CONTRATAPA
› Por Eugenio Previgliano
No me siento en París, ni me da la sensación enorme de un examen, pero acá parado, con este calor, en el foyer de la pequeña sala de cine de Patio Bullrich, siento a pesar de que para mí no es una novedad un poco la ansiedad del estreno, tal vez contagiado por los verdaderos protagonistas: estoy en un lugar de público privilegiado en este pre estreno nacional y trato de no moverme más que por las partes oscuras de la sala, los rincones y los márgenes; un pequeño trabajo en la película me ha puesto aquí y estoy entonces parado, con un montón de niños alrededor que tratan de acercarse a Fito Páez que ha venido tal vez por invitación de los productores, del director, o quien sabe los distribuidores.
Carloncho Resta, premiado como mejor actor en el festival de cine de Mar del Plata, deambula entre la multitud acarreando con una habilidad sorprendente una bandeja cargada de tres cafés y varios vasos, servilletas y azucareras y atrás de él van un pelado y un cámara.
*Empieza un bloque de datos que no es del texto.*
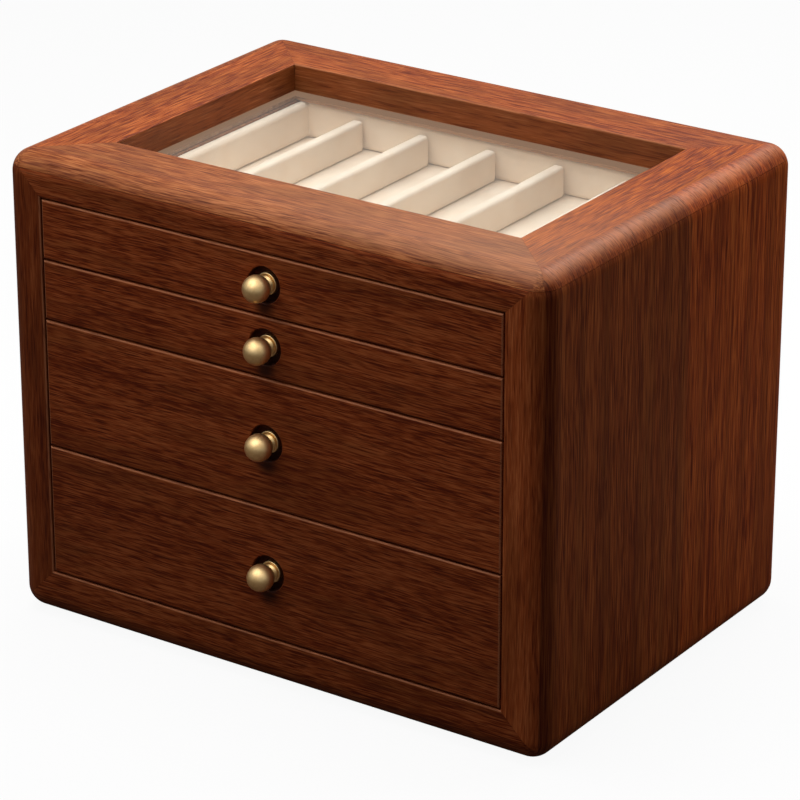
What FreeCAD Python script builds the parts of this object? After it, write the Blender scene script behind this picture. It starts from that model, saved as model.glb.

A los otros actores cuando no son iluminados por los flashes y las luces de las cámaras, incluso a Norman Brisky que siempre parece tener la misma edad, indefinible, justa, precisa y adecuada para investigar, crear y descubrir, o a Natalia Oreiro que es menuda, sencilla, guapa y tiene una gracia que destaca en su breve y significativo trabajo en La Peli les veo, decía, un rictus de ansiedad que no condice con el porte aplomado y tranquilo que tuvieron en la presentación del Festival de Mar del Plata. Los críticos, sin embargo, son difíciles de reconocer para mí que soy un hombre sencillo desacostumbrado del trasiego de las grandes capitales y mientras los protagonistas dan entrevistas, Grandinetti, Calandra y Jazmin Stuart posan para los chasiretes de los diarios y revistas nacionales y el director Postiglione deambula con un paso breve cerca de la puerta, bajo por varias escaleras y compro chicles de menta; cuando vuelvo a subir, apurado por no llegar tarde, me choco con Emilia Mazer quien razonablemente no me reconoce y ahí quedo, porque la multitud de niños que deslumbrados tras Natalia, Mollo y Fito Páez, han subido desde el patio de juegos impide mi paso.
Después entro a la sala, entre los últimos: el único lugar que queda libre entre los reservados para el elenco es el asiento que sigue al de Mollo y un instante antes de que empiece la producción un mar de fotógrafos viene a retratar la sonrisa de la estrella Oreiro. De la película -que ya vi dos veces- no voy a hablar porque no sería oportuno, pero después nos iremos a comer invitados por la compañía distribuidora: "Bebamos Hamlet, -dice Aldo Oliva en algún poema- las cenizas que vuelan en el viento".